If the number of sewage units applicable to the temporary facilities is more than the number of sewage units applicable to the permanent facilities, then no additional sewage connection fees shall be assessed and connection charges applicable to such excess sewage fees shall be refunded to the property owner at the rate existent as of the date of connection to the temporary facilities.
When the right to service is transferred from temporary to permanent facilities and the number of sewage units applicable to the temporary facilities is less than the number of sewage units to be provided to the permanent facility, then the property owner shall, in addition to the other fees and charges set forth herein, pay an additional sewage connection fee(s) based upon the number of additional sewage units, or portions thereof, at the rate existent as of the date of the transfer.
A property owner who has the right to receive sanitation service for temporary facilities on a particular parcel of land may transfer that right to permanent facilities located on another parcel of land, if the following are met:
(a) 
The property owner has paid fees and charges for service to the temporary facilities.
(b) 
The property owner has paid expenses incurred by the District in providing service to the new site including but not limited to expenses incurred in providing additional materials, inspection or coring, if required.
(c) 
The property owner demonstrates service to the temporary facilities has been discontinued, sealed and capped and later service to the temporary site will not occur unless a subsequent application for service is made and applicable rates, fees and charges are paid.
An applicant shall also pay the following miscellaneous fees:
(a) 
If a collector sewer is constructed pursuant to a “private contract" or pursuant to the ordinances and regulations of the Maintenance District, the project proponent shall pay to the District the cost of reviewing the plans and specifications for the sewer improvements.
(b) 
Sewer connection installation and inspection charges shall be paid whenever a connection to a collector or trunk sewer is required.
(c) 
The District's testing costs, if any, of industrial waste which must be tested prior to discharge,
(d) 
The anticipated amount of the miscellaneous fees described above shall be deposited prior to commencement of work by the District. Refund of any excess deposit shall be made upon completion of the work.

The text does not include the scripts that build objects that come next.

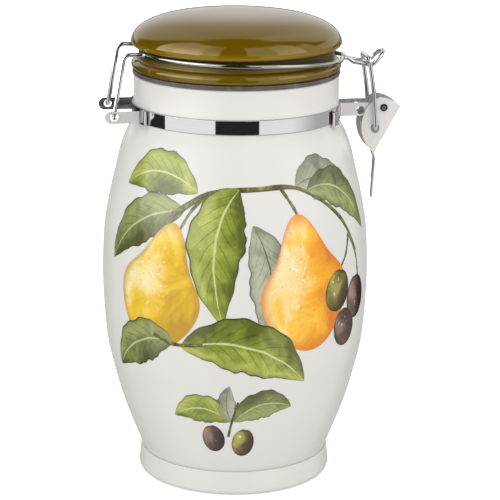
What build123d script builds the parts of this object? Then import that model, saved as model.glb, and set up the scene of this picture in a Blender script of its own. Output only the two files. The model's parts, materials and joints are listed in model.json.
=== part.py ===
"""Ceramic storage jar with a clip-down lid: jar, lid, seal, wire bail, neck band and lever latch.

Millimetres, +Z up. The origin is the centre of the foot's underside. The latch is on the +X side and
the lid's hinge on the -X side. Jar, lid and seal are turned about Z, the metal work is mirrored in Y.
"""
import os
from math import asin, atan2, cos, degrees, hypot, radians, sin, sqrt

from build123d import *

# Jar
body_diameter = 120.3
foot_step = 16.15
foot_height = 11.0
foot_round = 2.4
foot_taper = 1.1
foot_ring_width = 7.0
foot_recess_depth = 2.4
foot_recess_round = 1.5
crease_inset = 2.1
crease_drop = 0.3
shoulder_height = 163.4
shoulder_corner_out = 3.4
shoulder_corner_drop = 5.4
neck_step = 14.35
neck_height = 20.85
neck_wall = 5.3
rim_round = 1.2
jar_wall = 5.0
floor_thickness = 6.5
floor_inset = 7.0
inner_heel_inset = 1.7
inner_heel_rise = 8.0
inner_neck_rise = 2.6

# Places on the belly's outline, as shares of its height over the foot and of the body's radius
belly_shares = (
    (0.144, 0.842),
    (0.247, 0.916),
    (0.351, 0.972),
    (0.518, 1.000),
    (0.663, 0.990),
    (0.745, 0.962),
    (0.842, 0.909),
)
inner_belly_shares = ((0.144, 0.842), (0.351, 0.972), (0.518, 1.000), (0.745, 0.962), (0.900, 0.860))

# Slopes of the belly's ends, as shares outward and upward
crease_slope_shares = (0.42, 0, 1)
shoulder_slope_shares = (-1, 0, 2)
inner_neck_slope_shares = (1, 0, -2)
inner_heel_slope_shares = (-1, 0, -3)

# Seal
seal_thickness = 1.85
seal_overhang = 0.4
seal_to_plug = 0.2
seal_round = 0.4

# Lid
flange_overhang = 0.9
flange_thickness = 4.6
flange_round = 2.2
groove_depth = 3.6
groove_width = 5.5
groove_round = 0.8
dome_overhang = 1.2
dome_lip = 2.2
dome_centre_drop = 0.47
dome_crown = 15.73
dome_fullness_share = 2.75
dome_points = 6
dome_under_share = 0.61
dome_under_rise = 0.4
plug_to_mouth = 3.4
plug_taper = 1.9
plug_depth = 7.1
plug_wall = 4.8
plug_round = 1.4
lid_wall = 6.0
hollow_points = 4

# Wire bail
wire_diameter = 2.0
ring_to_groove = 1.4
ring_shift = 1.15
ring_under_dome = 0.1
ring_fall = 0.65
ring_bow_radius = 345.0
ring_hinge_angle = 125
ring_latch_angles = (70, 50, 30)
ring_bend = 3.0
hinge_past_neck = 10.2
leg_to_ear = 0.2
leg_top_inset = 4.65
leg_top_bend = 3.2
eye_bend = 1.5
eye_end_past_ear = 1.7
hook_spread = 9.8
hook_ring_bend = 2.0
hook_crest_run = 1.3
hook_crest_bend = 2.5
hook_drop_past_dome = 4.8
hook_drop_rise = 1.75
hook_low_rise = 0.85
hook_low_past_bar = 2.1
hook_low_bend = 1.7
hook_tip_run = 5.7
hook_tip_rise = 6.0

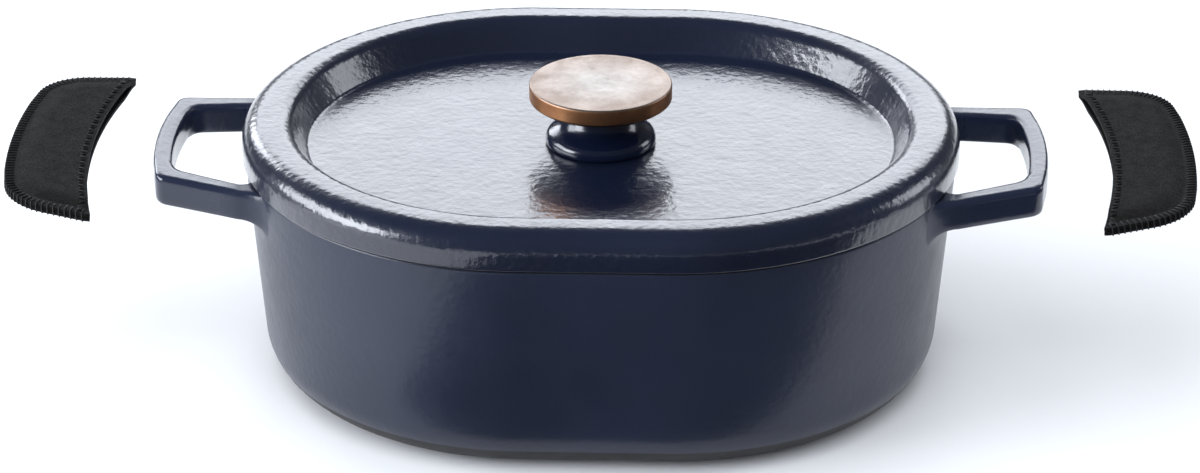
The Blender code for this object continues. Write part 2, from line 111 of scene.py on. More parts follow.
class Graph:
    """A material's node tree, with one method that makes every kind of node."""

    def __init__(self, name: str) -> None:
        """Starts an empty material of this name."""
        self.material = bpy.data.materials.new(name)
        self.material.use_nodes = True
        self.tree = self.material.node_tree
        self.tree.nodes.clear()

    def node(self, kind: str, settings: dict | None = None, inputs: dict | None = None,
             out: int | str | None = 0) -> Wire | None:
        """Adds a node.

        Args:
            kind: Blender's node type.
            settings: attributes, set first.
            inputs: values or wires by socket name or number.
            out: the output to return, or None for a node without one.

        Returns:
            The chosen output as a wire.
        """
        made = self.tree.nodes.new(kind)
        for key, value in (settings or {}).items():
            setattr(made, key, value)
        for key, value in (inputs or {}).items():
            socket = made.inputs[key]
            if isinstance(value, Wire):
                self.tree.links.new(value.socket, socket)
            else:
                socket.default_value = value
        return None if out is None else Wire(self, made.outputs[out])

    def place(self) -> Wire:
        """Object coordinates."""
        return self.node("ShaderNodeTexCoord", out="Object")

    def axis(self, which: str) -> Wire:
        """One object coordinate, in metres."""
        return self.node("ShaderNodeSeparateXYZ", inputs={0: self.place()}, out=which)

    def noise(self, scale: float, detail: float = 3.0, rough: float = 0.55,
              vector: Wire | None = None) -> Wire:
        """Noise on object coordinates, with scale in features per metre."""
        inputs = {"Vector": vector or self.place(), "Scale": scale, "Detail": detail, "Roughness": rough}
        return self.node("ShaderNodeTexNoise", inputs=inputs)

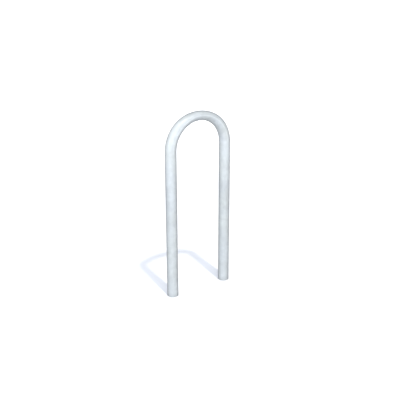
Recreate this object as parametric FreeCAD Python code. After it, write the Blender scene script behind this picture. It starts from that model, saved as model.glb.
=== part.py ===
import FreeCAD, Part
import math
import os

from FreeCAD import Vector

# Hoop bike rack for casting into the ground: one bent steel tube whose two legs run on below ground,
# where a cross bar welded through each leg grips the concrete and a plug closes each open end.
# All sizes are in millimetres. The origin is at ground level, midway between the legs.
# +Z is up, +X runs from the left leg to the right leg, and the front of the rack faces -Y.

# Hoop
tube_diameter = 48.3
tube_wall = 3.2
hoop_height = 820.0
leg_spacing = 280.0
root_depth = 280.0

# Anchor bars, one through each leg below ground
anchor_bar_diameter = 12.0
anchor_bar_length = 150.0
anchor_bar_chamfer = 1.0
anchor_hole_clearance = 0.25
bar_above_plug = 22.0

# Weld beads where each bar leaves its leg
weld_bead_radius = 4.0
weld_bead_offset = 0.5

# End plugs, pushed into the open ends of the legs
plug_head_thickness = 4.0
plug_head_chamfer = 1.0
plug_shank_length = 22.0
plug_wall = 2.5
plug_rib_height = 1.4
plug_rib_length = 3.0
plug_rib_pitch = 5.5
plug_first_rib = 1.5
plug_rib_clearance = 0.05
plug_lead_in = 1.5

# Worked out from the sizes above
tube_radius = tube_diameter / 2
bore_radius = tube_radius - tube_wall
bend_radius = leg_spacing / 2
bend_start_height = hoop_height - tube_radius - bend_radius
bar_radius = anchor_bar_diameter / 2
bar_hole_radius = bar_radius + anchor_hole_clearance
bar_height = -root_depth + plug_shank_length + bar_above_plug + bar_radius
leg_places = {"left": -leg_spacing / 2, "right": leg_spacing / 2}

UP = Vector(0, 0, 1)
BACK = Vector(0, 1, 0)


def cylinder_along(direction, radius, length, centre):
    """A solid cylinder with its middle at centre."""
    start = centre - direction * (length / 2)
    return Part.makeCylinder(radius, length, start, direction)


def bent_rod(radius, overrun):
    """A solid round rod along the hoop's centre line, run on past both leg ends by overrun."""
    bottom = -root_depth - overrun
    section_edge = Part.makeCircle(radius, Vector(bend_radius, 0, bend_start_height), UP)
    section = Part.Face(Part.Wire(section_edge))
    rod = section.revolve(Vector(0, 0, bend_start_height), -BACK, 180)
    for x in leg_places.values():
        leg = Part.makeCylinder(radius, bend_start_height - bottom, Vector(x, 0, bottom), UP)
        rod = rod.fuse(leg)
    return rod


def hoop_tube():
    """The bent tube, hollow from end to end, with a cross hole through each leg for its anchor bar."""
    tube = bent_rod(tube_radius, 0).cut(bent_rod(bore_radius, tube_wall))
    for x in leg_places.values():
        hole = cylinder_along(BACK, bar_hole_radius, 2 * tube_diameter, Vector(x, 0, bar_height))
        tube = tube.cut(hole)
    return tube


def anchor_bar(x):
    """A plain round bar from front to back through one leg, with chamfered ends."""
    half = anchor_bar_length / 2
    face_radius = bar_radius - anchor_bar_chamfer
    outline = [
        Vector(x, -half, bar_height),
        Vector(x + face_radius, -half, bar_height),
        Vector(x + bar_radius, -half + anchor_bar_chamfer, bar_height),
        Vector(x + bar_radius, half - anchor_bar_chamfer, bar_height),
        Vector(x + face_radius, half, bar_height),
        Vector(x, half, bar_height),
    ]
    face = Part.Face(Part.makePolygon(outline + outline[:1]))
    return face.revolve(outline[0], BACK, 360)


def anchor_welds(x):
    """Two round beads, one on the front and one on the back of the leg, each closing a bar's hole."""
    leg = Part.makeCylinder(tube_radius, root_depth, Vector(x, 0, -root_depth), UP)
    bar = cylinder_along(BACK, bar_radius, anchor_bar_length, Vector(x, 0, bar_height))
    ring_radius = bar_radius + weld_bead_offset
    surface_drop = tube_radius - math.sqrt(tube_radius ** 2 - ring_radius ** 2)
    ring_distance = tube_radius - surface_drop / 2
    beads = []
    for side in (-1, 1):
        centre = Vector(x, side * ring_distance, bar_height)
        ring = Part.makeTorus(ring_radius, weld_bead_radius, centre, BACK)
        beads.append(ring.cut(leg).cut(bar))
    return Part.makeCompound(beads)


def end_plug(x):
    """A moulded plug: a head over the tube's end, and a hollow shank whose ribs grip the bore."""
    end = -root_depth
    shank_radius = bore_radius - plug_rib_height
    rib_radius = bore_radius - plug_rib_clearance
    shank_top = end + plug_shank_length
    rib_room = plug_shank_length - plug_lead_in - plug_first_rib - plug_rib_length
    rib_count = int(rib_room / plug_rib_pitch) + 1
    profile = [
        (0, end - plug_head_thickness),
        (tube_radius - plug_head_chamfer, end - plug_head_thickness),
        (tube_radius, end - plug_head_thickness + plug_head_chamfer),
        (tube_radius, end),
        (shank_radius, end),
    ]
    for i in range(rib_count):
        rib_foot = end + plug_first_rib + i * plug_rib_pitch
        profile.append((shank_radius, rib_foot))
        profile.append((rib_radius, rib_foot))
        profile.append((shank_radius, rib_foot + plug_rib_length))
    profile.append((shank_radius, shank_top - plug_lead_in))
    profile.append((shank_radius - plug_lead_in, shank_top))
    profile.append((shank_radius - plug_wall, shank_top))
    profile.append((shank_radius - plug_wall, end))
    profile.append((0, end))
    points = [Vector(x + r, 0, z) for r, z in profile]
    face = Part.Face(Part.makePolygon(points + points[:1]))
    return face.revolve(Vector(x, 0, 0), UP, 360)


def build():
    """Every piece of the rack by node name."""
    nodes = {"hoop_tube": hoop_tube()}
    for side, x in leg_places.items():
        nodes[side + "_anchor_bar"] = anchor_bar(x)
        nodes[side + "_anchor_welds"] = anchor_welds(x)
        nodes[side + "_end_plug"] = end_plug(x)
    return nodes


os.makedirs("parts", exist_ok=True)
for node, shape in build().items():
    shape.exportStep("parts/" + node + ".step")
    solids = shape.Solids
    closed = all(s.isValid() and s.isClosed() for s in solids)
    print(node, "solids", len(solids), "closed", closed, "volume", round(shape.Volume, 1))
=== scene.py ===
import math
import random

import bmesh
import bpy
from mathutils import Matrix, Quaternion, Vector, noise


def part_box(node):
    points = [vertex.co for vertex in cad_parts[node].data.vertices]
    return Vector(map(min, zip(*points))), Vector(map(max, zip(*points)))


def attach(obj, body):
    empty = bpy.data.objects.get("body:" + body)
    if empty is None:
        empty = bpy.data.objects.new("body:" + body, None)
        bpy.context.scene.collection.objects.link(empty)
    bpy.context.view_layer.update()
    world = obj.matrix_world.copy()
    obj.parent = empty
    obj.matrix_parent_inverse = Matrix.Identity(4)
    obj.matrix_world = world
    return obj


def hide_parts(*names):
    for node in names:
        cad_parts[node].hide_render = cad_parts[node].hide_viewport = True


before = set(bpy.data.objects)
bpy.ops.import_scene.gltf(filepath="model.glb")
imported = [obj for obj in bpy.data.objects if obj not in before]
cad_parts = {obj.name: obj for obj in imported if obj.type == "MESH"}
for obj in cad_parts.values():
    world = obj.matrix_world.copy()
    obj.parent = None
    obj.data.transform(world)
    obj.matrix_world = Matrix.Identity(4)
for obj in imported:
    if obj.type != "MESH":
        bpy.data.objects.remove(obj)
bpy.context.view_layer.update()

# Hoop bike rack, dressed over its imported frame. Metres; the ground is at z = 0 and the front faces -Y.
# Sizes of the rack come from the frame; what is named here is only what the frame doesn't hold.

MM = 0.001
BODY = "root"

# The rack, read from the frame
tube_low, tube_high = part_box("hoop_tube")
bar_low, bar_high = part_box("right_anchor_bar")
weld_low, weld_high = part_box("right_anchor_welds")
plug_low, plug_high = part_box("right_end_plug")
TUBE_RADIUS = tube_high.y
LEG_X = tube_high.x - TUBE_RADIUS
LEG_PLACES = {"left": -LEG_X, "right": LEG_X}
BEND_RADIUS = LEG_X
BEND_Z = tube_high.z - TUBE_RADIUS - BEND_RADIUS
ROOT_Z = tube_low.z
LEG_LENGTH = BEND_Z - ROOT_Z
BEND_LENGTH = math.pi * BEND_RADIUS
TUBE_LENGTH = 2 * LEG_LENGTH + BEND_LENGTH
BAR_RADIUS = (bar_high.z - bar_low.z) / 2
BAR_HALF_LENGTH = bar_high.y
BAR_Z = (bar_high.z + bar_low.z) / 2
WELD_REACH = (weld_high.z - weld_low.z) / 2
WELD_FRONT = weld_high.y
PLUG_HEAD = ROOT_Z - plug_low.z
PLUG_TOP = plug_high.z - ROOT_Z

# Walls and clearances inside the rack, which no box shows
TUBE_WALL = 3.2 * MM
BORE_RADIUS = TUBE_RADIUS - TUBE_WALL
BAR_HOLE_CLEARANCE = 0.25 * MM
PLUG_RIB_CLEARANCE = 0.05 * MM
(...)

An applicant who does not desire or is not required to make a cash deposit for capacity fees, shall enter into a deposit agreement. The General Manager shall present a form of the deposit agreement to the Board for approval. The deposit agreement shall be recorded and constitutes a lien against the property for which service is sought unless the applicant provided an irrevocable letter of credit of bond in an amount equal to the fees paid.
(a) 
The General Manager shall establish the amount of deposit by estimating the District's cost of providing the materials, equipment or services for which the deposit is made. The deposit shall be tendered to the District before work is undertaken by the District. The amount of deposit may be increased by the General Manger if it appears the deposit is inadequate. If the applicant fails to increase the amount of deposit when requested by the General Manager in writing to do so, work shall cease. At the conclusion of the project, the General Manager shall refund any amounts deposited in excess of costs incurred.
(b) 
If the applicant abandons the construction of the improvements, or the recording of a subdivision for which installation and connection charges were paid, the installation and connection charges shall be refunded, with interest, to the applicant upon the applicant's written request. If the facilities necessary to serve the applicant's property have been installed or direct expenses incurred by the District toward such service installation, the refund permitted under this Section shall be reduced by the amount of such expenditure.